The legislature says, “It is the moral, legal, and ethical obligation of all enforcement agencies to take prompt action to recognize those cases where a person is mistakenly identified as a support obligor in order to minimize the harm and correct any injustice to that person…”

 

 

In one study by the Judicial Council, 70 percent of all child support orders are obtained by default. By the time a support obligor receives actual notice of the support order, the arrearage could be tens of thousands of dollars. For a low wage earner, these staggering arrearage amounts could be a significant obstacle to good faith compliance. If prompt actual notice of child support obligations is given, it would prevent the accumulation of large arrearages.

 

 

The bill authorizes the following: In actions for support entered by default judgment, the defendant can be relieved if he establishes that he or she was mistakenly identified in the order as the person having the obligation to provide support. If a mistaken identity claim is filed, the local child support agency must investigate the claim and resolve it within 30 days. Beware, filing a false claim of mistaken identify is punishable as a misdemeanor.

 

 

A support order, or any part thereof, may be set aside on grounds of perjury, fraud, or lack of notice.

 

 

An order modifying or terminating support may be made retroactive to the date of filing of the petition or other first pleading, instead of retroactive to the date of filing of the notice of motion or order to show cause.

 

 

The support obligee may be obligated to repay excess amounts paid if an order decreasing or terminating support is entered retroactively.

 

 

In proceedings against a parent for failure to sufficiently provide for the support of his or her children, if the parent enters into an agreement to pay support, the court may suspend the proceedings or sentence in a contempt action.

 

 

If a family is granted aid under the CalWORKS program, the noncustodial parent must reimburse the county.

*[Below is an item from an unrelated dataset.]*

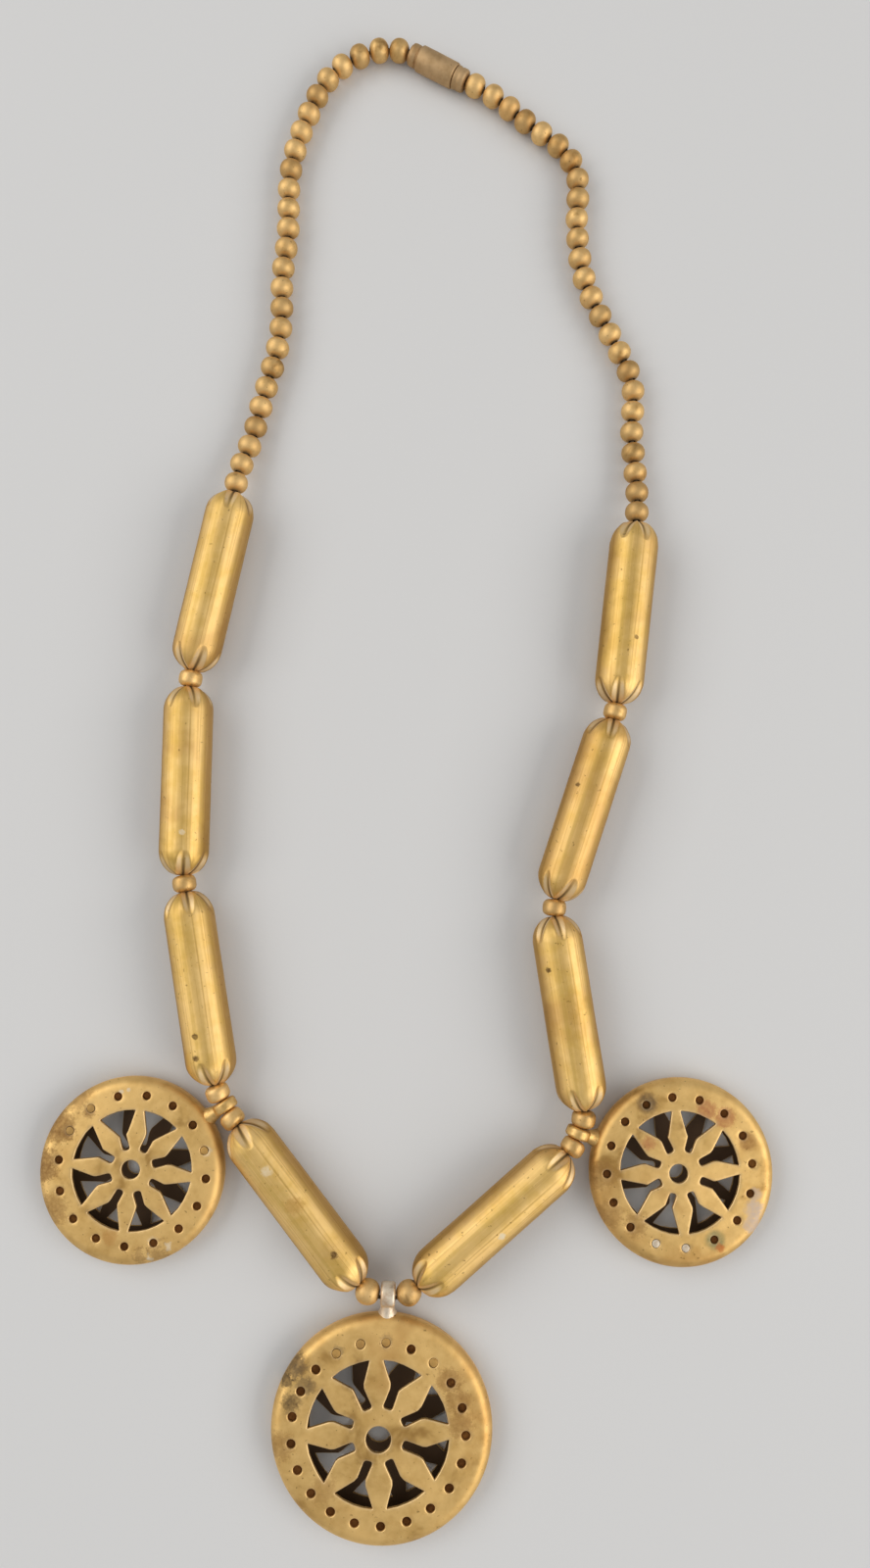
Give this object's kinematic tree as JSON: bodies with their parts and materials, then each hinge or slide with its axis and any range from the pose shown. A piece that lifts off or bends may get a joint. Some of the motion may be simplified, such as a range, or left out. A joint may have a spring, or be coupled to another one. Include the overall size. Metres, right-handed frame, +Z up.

However, that amount is limited to the amount that would have been specified in an order for support for a period not to exceed one year prior to the date of the filing of the complaint or petition.

 

 

Municipal courts, instead of Superior Courts, will conduct the judicial review if a license applicant believes his or her name should be deleted from “the list” of persons who are not in compliance with a support order. Currently, the DA provides a list to the Department of Social Services who in turn provide this list to all state boards that issue licenses for the purpose of withholding renewal or issuance of the license to anyone on the list.

 

 

Additional requirements will be imposed on the DA regarding service of process on defendants in actions to establish or enforce support.